Everything changed when Java moved to the server. Suddenly, the portability promise made sense. The enterprise world embraced it, and Java became the juggernaut we know today.

Of course, it wasn’t without growing pains. Early server-side Java had its share of problems:

  • Synchronized collections by default, creating incredible contention the moment you used a Vector or Hashtable
  • String concatenation that was catastrophically slow
  • Interpreted bytecode before JIT compilation matured
  • And probably a dozen other frustrations I’ve mercifully forgotten

But credit where it’s due: most of these issues were eventually addressed.

Java’s lasting contributions#

Despite my criticisms, Java’s influence on our industry has been profound. It didn’t just give us a language—it reshaped how we think about software development.

Java pioneered portability and automatic memory management in the mainstream. But perhaps more importantly, it sparked the open source revolution as we know it today. Yes, GNU and Linux existed before Java, but they were niche concerns for most developers. Nobody in the corporate world was thinking about open-sourcing their code.
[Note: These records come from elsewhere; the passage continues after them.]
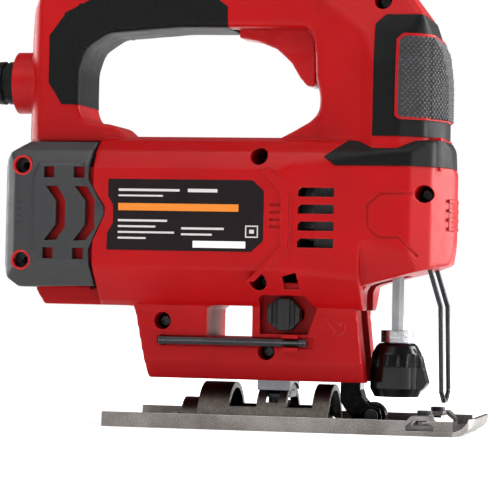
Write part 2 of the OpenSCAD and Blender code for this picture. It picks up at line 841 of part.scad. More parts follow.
module switch_body() {
    color("#3a3a3d") difference() {
        block([-36, -9], [-hw + wall, hw - wall], [171.5, 188]);
        for (x = [-33, -15]) rod_y(-30, 30, 1.4, x, 185);
    }
}

// ---- motor ----

module arc_piece(r0, r1, half, x0, x1) {
    intersection() {
        difference() {
            rod_x(x0, x1, r1, 0, motor_z);
            rod_x(x0 - 1, x1 + 1, r0, 0, motor_z);
        }
        translate([x0 - 1, 0, motor_z]) rotate([90, 0, 90]) linear_extrude(x1 - x0 + 2)
            polygon([[0, 0], [-60 * tan(half), 60], [60 * tan(half), 60]]);
    }
}

module field_core() {
    color("#7c7f83") difference() {
        intersection() {
            rod_x(-50, -18, field_r, 0, motor_z);
            block([-60, 0], [-field_r + 1.5, field_r - 1.5], [0, 200]);
        }
        rod_x(-60, 0, armature_r + 0.5, 0, motor_z);
        for (a = [0, 180]) translate([0, 0, motor_z]) rotate([a, 0, 0]) translate([0, 0, -motor_z])
            arc_piece(armature_r + 0.4, armature_r + 7, 52, -60, 0);
    }
}

module field_windings() {
    color("#a4581f") for (a = [0, 180])
        translate([0, 0, motor_z]) rotate([a, 0, 0]) translate([0, 0, -motor_z])
            arc_piece(armature_r + 1, armature_r + 6.8, 50, -56, -12);
}

module armature_shaft() { color("#9da0a4") rod_x(rear_bearing_x + gap, gear_x - 1, shaft_r, 0, motor_z); }

module armature_core() {
    color("#85888c") difference() {
        rod_x(-49, -19, armature_r, 0, motor_z);
        rod_x(-50, -18, shaft_r, 0, motor_z);
        for (a = [0 : 30 : 330]) translate([0, 0, motor_z]) rotate([a, 0, 0])
            block([-50, -18], [-0.6, 0.6], [armature_r - 3, armature_r + 1]);
    }
}

module armature_windings() {
    color("#b5651d") for (x = [[-58, -49], [-19, -10]]) difference() {
        rod_x(x[0], x[1], armature_r - 1.4, 0, motor_z);
        rod_x(x[0] - 1, x[1] + 1, shaft_r, 0, motor_z);
    }
}

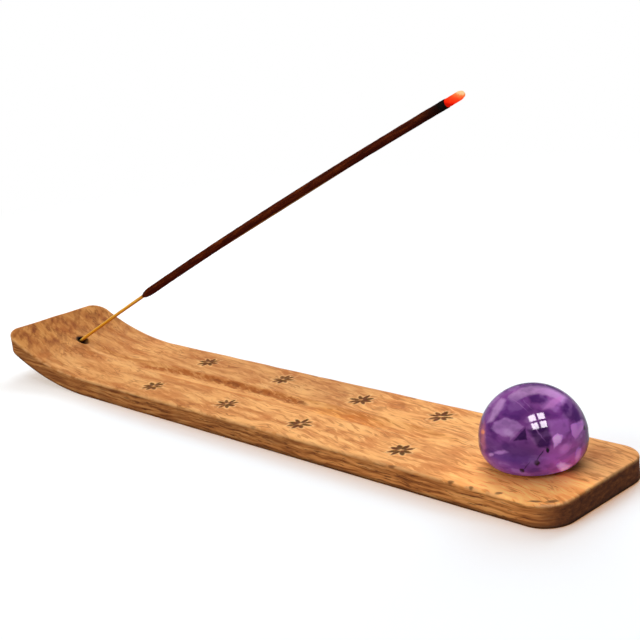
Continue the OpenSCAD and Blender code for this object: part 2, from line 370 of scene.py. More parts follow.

Sun Microsystems changed that calculus by open-sourcing Java from the start. That decision created a spark that ignited the open source movement we now take for granted. From portable bytecode to memory management to community-driven development—Java’s contributions were genuinely transformative.

A difficult decline#

And yet, there are sins of youth that Java never managed to correct.

The “everything is an object” philosophy, for instance, was in retrospect a terrible idea. Some mistakes could have been fixed but never were—like the fragmented tooling ecosystem (compare this to the cohesive experience of C#, for example). But what really dates Java, in my view, is how it evolved by chasing every trend that came along.

Generics bolted on top of type erasure. Lambdas arriving decades late. Streams, records, pattern matching—each addition feeling less like natural evolution and more like desperate catch-up. The result is a language with convoluted syntax, complicated notation, and multiple ways to accomplish the same task.

We’re a long way from the clean minimalism of Go.

Even C#, which launched just a few years after Java, managed to stay more coherent. But Java has this strange immunity: it revolutionized so much that all is forgiven we’re now trapped in codebases too massive to migrate away from.

So here we are, stuck with a language that feels increasingly antiquated, slowly declining but somehow never quite dying.

I’ll be honest: I genuinely loved Java in its early years. It was exciting. It was new. It represented real progress in how we built software.

But languages, like all technologies, have their time. Java’s time was the late ’90s through the early 2010s. Today, it lingers on—not because it’s the best tool for the job, but because the cost of leaving is too high.

And that, more than anything, is what makes its long goodbye so difficult to watch.